Continuamos nossa jornada e logo começamos a jogar. A primeira fase eram algumas rodadas para obter pontuação e os melhores fariam a chave das oitavas de final. Eu estava confiante! Tinha aprendido algumas apelações e treinado bastante… Então, na minha primeira luta, tomei um surra que nem consegui me mexer! Nas próximas eu fui melhorando, ganhei algumas, e devo ter perdido mais uma.

Etapa finalizada… Ficamos batendo um papo com a galera na garagem enquanto a impressora matricial cuspia aquela lista dos classificados, e as chaves do campeonato no formulário contínuo. Eeeeeeeeeeeee, meus amigos classificaram…. ai meu Deus… cadê… Ufa!.. Lá estava eu… Na raspa do tacho… Entre os últimos mas estava classificado!

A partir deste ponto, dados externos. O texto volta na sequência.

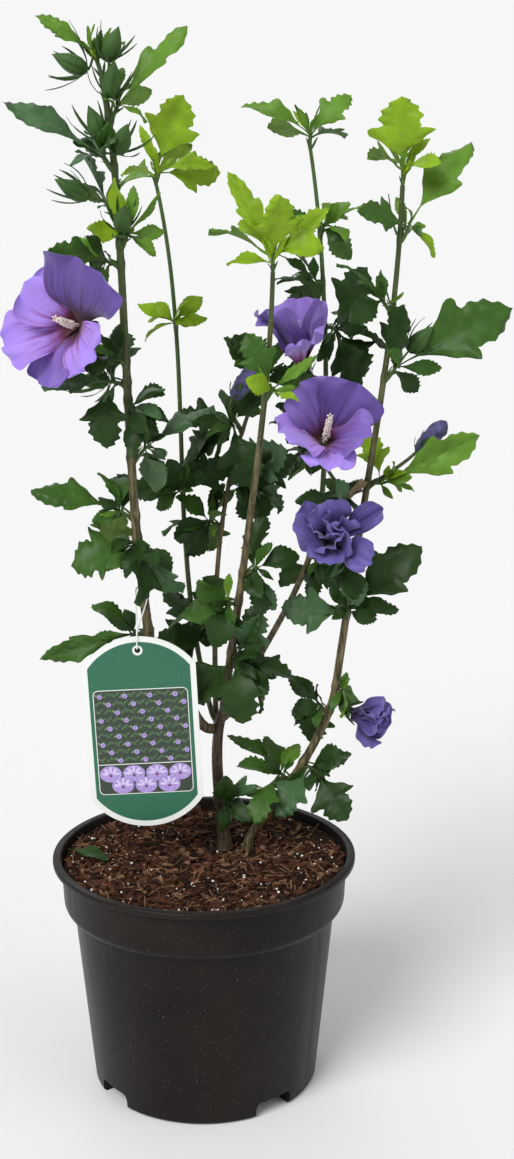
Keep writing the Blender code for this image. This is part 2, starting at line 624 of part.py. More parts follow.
def direction(aim, near):
    a = math.radians(aim)
    n = math.radians(near)
    return Vector((math.sin(a) * math.cos(n), -math.sin(n), math.cos(a) * math.cos(n)))


def loft(rings, tip):
    """Points and faces of a closed body through rings of as many points each that ends in a point."""
    points = [p for ring in rings for p in ring] + [tip]
    sides = len(rings[0])
    last = sides * (len(rings) - 1)
    faces = [tuple(reversed(range(sides)))]
    for i in range(sides):
        j = (i + 1) % sides
        for k in range(0, last, sides):
            faces.append((k + i, k + j, k + sides + j, k + sides + i))
        faces.append((last + i, last + j, len(points) - 1))
    return points, faces


def blade(root, tip, normal, outline, width, thickness, fold, droop):
    """A leaf or petal from root to tip that arches over: a lens section folded up along its rib, or a
    low wedge where it has no fold."""
    chord = tip - root
    length = chord.length
    ahead = chord / length
    up = (normal - ahead * normal.dot(ahead)).normalized()
    side = up.cross(ahead)
    bend = math.radians(max(droop, 1.0))
    lift = math.radians(fold)

    def rib(share):
        turn = bend * share - bend / 2
        forward = (math.sin(turn) + math.sin(bend / 2)) / bend
        rise = (math.cos(turn) - math.cos(bend / 2)) / bend
        return root + length * (ahead * forward + up * rise)

    def raised(share):
        turn = bend * share - bend / 2
        return up * math.cos(turn) + ahead * math.sin(turn)

    rings = []
    for along, edge, half in outline:
        spread = half * length * (width if half > 0.06 else 1.0)
        out = side * (spread * math.cos(lift)) + raised(edge) * (spread * math.sin(lift))
        back = side * (-spread * math.cos(lift)) + raised(edge) * (spread * math.sin(lift))
        thick = raised(along) * (thickness * length / 2)
        ring = (rib(edge) + out, rib(along) + thick, rib(edge) + back, rib(along) - thick)
        rings.append(ring if fold else ring[:3])
    return loft(rings, rib(1.0))


def facing(ahead, near, roll):
    """A leaf's upper side: up, turned part way to the viewer, or away for a leaf at the back."""
    toward = 0.75 if near > -15 else -0.35
    normal = Vector((0.0, -toward, 1.0 - abs(toward) * 0.6))
    return Matrix.Rotation(math.radians(roll), 3, ahead) @ normal


def leaf_shape(root, tip, width, near, roll):
    ahead = (tip - root).normalized()
    normal = facing(ahead, near, roll)
    if (tip - root).length > LOBED_FROM:
        return blade(root, tip, normal, LOBED, width, LEAF_THICKNESS, LEAF_FOLD, LEAF_DROOP)
    return blade(root, tip, normal, PLAIN, width, PLAIN_THICKNESS, 0.0, LEAF_DROOP)


def spindle_shape(foot, ahead, length, radius):
    """A bud: a slim closed oval, four-sided."""
    side = ahead.orthogonal().normalized()
    other = ahead.cross(side)
    rings = []
    for share, size in ((0.0, 0.45), (0.30, 1.0), (0.72, 0.8)):
        centre = foot + ahead * (length * share)
        rings.append([centre + (side * math.cos(a) + other * math.sin(a)) * (radius * size)
                      for a in (0, math.pi / 2, math.pi, 3 * math.pi / 2)])
    return loft(rings, foot + ahead * length)


def petal_shapes(bloom):
    opening, fold, recurve, roll = BLOOM_FORM[bloom.kind]
    axis = direction(bloom.aim, bloom.near)
    side = axis.orthogonal().normalized()
    throat = Vector(bloom.throat)
    shapes = []
    for k in range(PETALS[bloom.kind]):
        turn = math.radians(bloom.turn + 360.0 * k / PETALS[bloom.kind])
        out = Matrix.Rotation(turn, 3, axis) @ side
        o = math.radians(opening)
        ahead = axis * math.cos(o) + out * math.sin(o)
        inner = axis * math.sin(o) - out * math.cos(o)
        inner = Matrix.Rotation(math.radians(roll), 3, ahead) @ inner
        root = throat - axis * PETAL_SINK + out * PETAL_SEAT
        tip = root + ahead * bloom.petal
        shapes.append(blade(root, tip, inner, PETAL, 1.0, PETAL_THICKNESS, fold, recurve))
    return shapes


def smooth_rod(start, leave, end, arrive, radius, steps):
    """Points and radii of a twig that leaves straight along one direction and arrives along another."""
    first = start + leave * TWIG_FOOT
    reach = (end - first).length * 0.4
    bend = (first, first + leave * reach, end - arrive * reach, end)
    points = [start] + [cubic(bend, k / steps) for k in range(steps + 1)]
    return points, [radius] + [radius * (1.0 - 0.25 * k / steps) for k in range(steps + 1)]


Piece = namedtuple("Piece", "points faces")


def rod_piece(points, radii, collection):
    made = tube("rod", points, radii, 0, collection)
    data = evaluated_mesh(made)
    bpy.data.objects.remove(made, do_unlink=True)
    corners = [v.co.copy() for v in data.vertices]
    faces = [tuple(p.vertices) for p in data.polygons]
    bpy.data.meshes.remove(data)
    return Piece(corners, faces)


class Crowding:
    """Everything placed so far, asked whether a new piece would touch what another node holds."""

    def __init__(self):
        self.held = []

    def add(self, owner, points, faces):
        low = Vector([min(p[i] for p in points) - LEAF_CLEARANCE for i in range(3)])
        high = Vector([max(p[i] for p in points) + LEAF_CLEARANCE for i in range(3)])
        self.held.append((owner, BVHTree.FromPolygons(points, faces), low, high))

    def free(self, owner, points, faces):
        low = [min(p[i] for p in points) for i in range(3)]
        high = [max(p[i] for p in points) for i in range(3)]
        own = BVHTree.FromPolygons(points, faces)
        for other, tree, far_low, far_high in self.held:
            if other == owner:
                continue
            if any(low[i] > far_high[i] or high[i] < far_low[i] for i in range(3)):
                continue
            if own.overlap(tree):
                return False
            if any(tree.find_nearest(p, LEAF_CLEARANCE)[0] is not None for p in points):
                return False
        return True


def mass_foot(mass, paths):
    """Where a mass leaves its limb: the limb's axis point, the foot of its stem and the way it sets out."""
    path = paths[mass.limb]
    if mass.height is None:
        axis_point, along, _ = path.end()
        return axis_point, axis_point + along * GAP, along
    axis_point, along, radius = path.at_height(mass.height)
    out = away_from(axis_point + direction(mass.aim, mass.near), axis_point, along)
    return axis_point, axis_point + out * (radius + FOOT_GAP), out


def bloom_pieces(bloom, collection):
    """A flower beyond its stalk: calyx, petals and column, or a spent bloom rolled shut."""
    axis = direction(bloom.aim, bloom.near)
    throat = Vector(bloom.throat)
    if bloom.kind == "rolled":
        return [Piece(*spindle_shape(throat, axis, bloom.petal, bloom.petal * ROLLED_GIRTH))]
    base = throat - axis * CALYX_LENGTH
    pieces = [Piece(*spindle_shape(base, axis, CALYX_LENGTH * CALYX_SHARE, CALYX_RADIUS))]
    pieces += [Piece(*shape) for shape in petal_shapes(bloom)]
    if bloom.kind in WITH_COLUMN:
        run = [throat + axis * (COLUMN_LENGTH * share) for share in (-0.07, 0.6, 1.0)]
        pieces.append(rod_piece(run, [COLUMN_RADIUS * size for size in (0.8, 1.0, 1.25)], collection))
    return pieces


def mass_stem(mass, axis_point, foot, leave, collection):
    """The stem's piece and where its leaves root: past the second point of a flower's stalk, or its tip."""
    if mass.bloom:
        axis = direction(mass.bloom.aim, mass.bloom.near)
        reach = STALK_SINK if mass.bloom.kind == "rolled" else STALK_SINK - CALYX_LENGTH
        end = Vector(mass.bloom.throat) + axis * reach
        points, radii = smooth_rod(foot, leave, end, axis, STEM_RADIUS, 4)
        return rod_piece(points, radii, collection), points[2]
    lean = direction(mass.aim, mass.near)
    tip = axis_point + lean * mass.stem
    points, radii = smooth_rod(foot, leave, tip, lean, STEM_RADIUS, 2)
    return rod_piece(points, radii, collection), tip


def bud_pieces(way, end, root, along, collection):
    """A bud that ends at a point, on a thin stalk from the mass's stem."""
    bud_foot = end - way * BUD_LENGTH
    points, radii = smooth_rod(root, along, bud_foot + way * BUD_SINK, way, SIDE_RADIUS, 2)
    return [rod_piece(points, radii, collection),
            Piece(*spindle_shape(bud_foot, way, BUD_LENGTH, BUD_RADIUS))]


def start_mass(mass, paths, crowding, collection):
    """A mass's stem, bloom, buds and leading leaves. It returns its pieces and the stem's two ends."""
    axis_point, foot, leave = mass_foot(mass, paths)
    stem, tip = mass_stem(mass, axis_point, foot, leave, collection)
    along = (tip - foot).normalized()
    pieces = [stem]
    if mass.bloom:
        pieces += bloom_pieces(mass.bloom, collection)
    for aim, near, reach in mass.buds:
        way = direction(aim, near)
        bud = bud_pieces(way, axis_point + way * reach, tip - along * ROOT_SINK, along, collection)
        if all(crowding.free(mass.name, *piece) for piece in bud):
            pieces += bud
    for piece in pieces:
        crowding.add(mass.name, *piece)
    draw = random.Random(mass.name)
    for number, (aim, near, reach, width) in enumerate(mass.leads):
        root = tip - along * (ROOT_SINK / 2 + ROOT_SPACING * number)
        for tries in range(LEAD_TRIES):
            swing = (1 if tries % 2 else -1) * LEAD_SWING * ((tries + 1) // 2)
            leaf_tip = axis_point + direction(aim, near + swing) * reach
            roll = draw.uniform(-18, 18)
            leaf = Piece(*leaf_shape(root, leaf_tip, width, near + swing, roll))
            if crowding.free(mass.name, *leaf):
                pieces.append(leaf)
                crowding.add(mass.name, *leaf)
                break
    return pieces, foot, tip


def fill_mass(mass, foot, tip, crowding):
    """The leaves that the seeded rule adds: smaller, to either side in turn, spread to the back as well."""
    draw = random.Random(mass.name + " more")
    longest = max([lead[2] for lead in mass.leads], default=0.0)
    size = min(max(longest * FOLLOWER_SHARE, FOLLOWER_LEAST), FOLLOWER_MOST)
    found = []
    for number in range(mass.more):
        side = 1 if number % 2 else -1
        for _ in range(FOLLOWER_TRIES):
            aim = mass.aim + side * draw.uniform(35, 110)
            near = draw.uniform(-65, 45)
            length = size * draw.uniform(0.75, 1.1) * FOLLOWER_SHRINK**number
            root = foot.lerp(tip, draw.uniform(0.55, 0.9))
            leaf_tip = root + direction(aim, near) * length
            roll = draw.uniform(-25, 25)
            width = draw.uniform(0.9, 1.3)
            leaf = Piece(*leaf_shape(root, leaf_tip, width, near, roll))
            if crowding.free(mass.name, *leaf):
                found.append(leaf)
                crowding.add(mass.name, *leaf)
                break
    return found


def join(name, pieces, collection, helpers, finish_name):
    """One closed body from a mass's pieces, by a Boolean union of the first with all the others."""
    first = add_object(name, mesh_of(name, pieces[0].points, pieces[0].faces), collection)
    others = new_collection(name + "_pieces", helpers)
    for number, piece in enumerate(pieces[1:]):
        add_object(f"{name}_piece_{number}", mesh_of(name, piece.points, piece.faces), others)
    union = first.modifiers.new("union", "BOOLEAN")
    union.operation = "UNION"
    union.operand_type = "COLLECTION"
    union.collection = others
    graph = bpy.context.evaluated_depsgraph_get()
    joined = bpy.data.meshes.new_from_object(first.evaluated_get(graph))
    bpy.data.objects.remove(first, do_unlink=True)
    for obj in list(others.objects):
        bpy.data.objects.remove(obj, do_unlink=True)
    bpy.data.collections.remove(others)
    keep_largest(joined)
    joined.materials.clear()
    shade_round(joined)
    return add_object(name, joined, collection, finish_name)


def keep_largest(data):
    """Drops any scrap that the union left loose."""
    shape = bmesh.new()
    shape.from_mesh(data)
    islands = []
    left = set(shape.verts)
    while left:
        group = {left.pop()}
        edge = list(group)
        while edge:
            vert = edge.pop()
            for link in vert.link_edges:
                other = link.other_vert(vert)
                if other in left:
                    left.remove(other)
                    group.add(other)
                    edge.append(other)
        islands.append(group)
    islands.sort(key=len)
    for group in islands[:-1]:
        bmesh.ops.delete(shape, geom=list(group), context="VERTS")
    shape.to_mesh(data)
    shape.free()


def make_masses(collection, helpers, paths, solids):
    crowding = Crowding()
    for solid in solids:
        data = evaluated_mesh(solid)
        points = [v.co.copy() for v in data.vertices]
        crowding.add(solid.name, points, [tuple(p.vertices) for p in data.polygons])
        bpy.data.meshes.remove(data)
    begun = [(mass, *start_mass(mass, paths, crowding, helpers)) for mass in MASSES]
    for mass, pieces, foot, tip in begun:
        pieces += fill_mass(mass, foot, tip, crowding)
        colour = "petal" if mass.bloom and mass.bloom.kind != "rolled" else mass.tone
        join(mass.name, pieces, collection, helpers, colour)


def main():
    clear_scene()
    plant = new_collection("potted_rose_of_sharon")
    helpers = new_collection("helpers")
    helpers.hide_render = True
    make_pot(plant, helpers)
    make_soil(plant)
    paths = make_limbs(plant)
    make_label(plant)
    make_loop(plant, paths)
    make_masses(plant, helpers, paths, list(plant.objects))


main()
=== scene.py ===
"""The looks of a potted rose of sharon: nursery pot, potting mix, stems, leaves, buds, blooms and label.

Metres, +Z up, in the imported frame. The viewer stands at -Y. An aim is an angle in degrees, clockwise
from straight up as the viewer sees it, and near is the angle that a direction leans toward the viewer.
"""

import json
import math
import random
from collections import namedtuple
from functools import cache

import bmesh
import bpy
import numpy as np
from mathutils import Matrix, Vector, noise
from mathutils.bvhtree import BVHTree

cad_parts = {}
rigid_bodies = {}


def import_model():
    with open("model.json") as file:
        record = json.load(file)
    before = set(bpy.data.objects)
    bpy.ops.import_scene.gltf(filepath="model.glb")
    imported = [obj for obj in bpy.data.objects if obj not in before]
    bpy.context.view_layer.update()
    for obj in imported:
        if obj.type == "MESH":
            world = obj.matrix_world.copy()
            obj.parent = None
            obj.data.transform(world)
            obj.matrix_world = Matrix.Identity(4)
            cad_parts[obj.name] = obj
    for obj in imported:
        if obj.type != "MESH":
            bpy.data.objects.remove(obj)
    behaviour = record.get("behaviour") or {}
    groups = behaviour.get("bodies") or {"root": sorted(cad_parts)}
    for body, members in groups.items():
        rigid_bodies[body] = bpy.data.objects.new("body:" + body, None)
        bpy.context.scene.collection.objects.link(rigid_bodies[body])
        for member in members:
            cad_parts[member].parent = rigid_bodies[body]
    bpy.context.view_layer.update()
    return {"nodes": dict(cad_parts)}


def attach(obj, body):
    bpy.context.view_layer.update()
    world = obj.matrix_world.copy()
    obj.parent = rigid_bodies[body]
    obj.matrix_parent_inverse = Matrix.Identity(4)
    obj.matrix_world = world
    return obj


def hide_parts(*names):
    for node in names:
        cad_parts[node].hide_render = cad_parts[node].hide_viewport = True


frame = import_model()


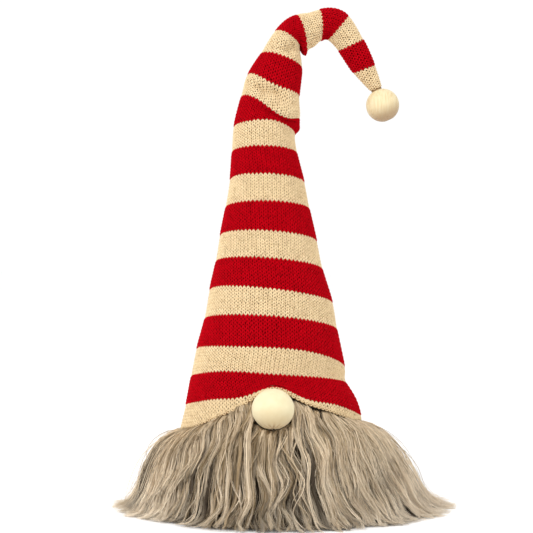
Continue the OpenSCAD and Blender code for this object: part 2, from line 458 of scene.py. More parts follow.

Fomos comer um pastel e tomar uma Coca “ks” enquanto discutíamos as estratégias para a segunda rodada. Tínhamos observado muitas lutas e conseguimos identificar quem eram os jogadores mais “retranqueiros”, os que mais repetiam as apelações e fomos dando conselhos um para os outros de deus oponentes baseado na chave que acabara de ser impressa.

As finais!

Duas e meia da tarde… hora do início da segunda etapa, e voltando lá, percebemos que os 4 Super Nes da etapa anterior deram lugar a apenas um, mas ligado em um projetor! Agora todos acompanhavam as lutas! Não demorou muito e foi minha vez! Ganhei com uma certa facilidade e fui progredindo até as semifinais. Meus amigos haviam perdido nas quartas de finais.

E chegou a minha vez de novo…

  • Round 1: tomei uma surra homérica! mal me mexi.
  • Round 2: Fui retranqueiro demais, só ataquei no contra, segurei até o tempo acabar e ganhei com uma diferença mínima na barra de sangue…
  • Round 3: Caí de cara no combo apelativo e perdi cerca de 70% do life! Droga! Mas continuei na retranca. Entrava um soco, uma voadora, uma magia…E meu oponente? Puto! E eu? Muito nervoso… E foi assim, se estendendo até que estávamos parelhos, um risquinho de vida e já era! Então parti pro ataque e acertei um golpe, mas ele defendeu, me atacou e ainda finalizou com Fatality! Droga!

Não lembro bem da luta pelo terceiro lugar e nem se eu ganhei ou perdi, mas lembro que me rendeu duas locações gratuitas como prêmio. E era assim senhores, uma partida ranqueada nos anos 90! Foi meu primeiro, e único, campeonato!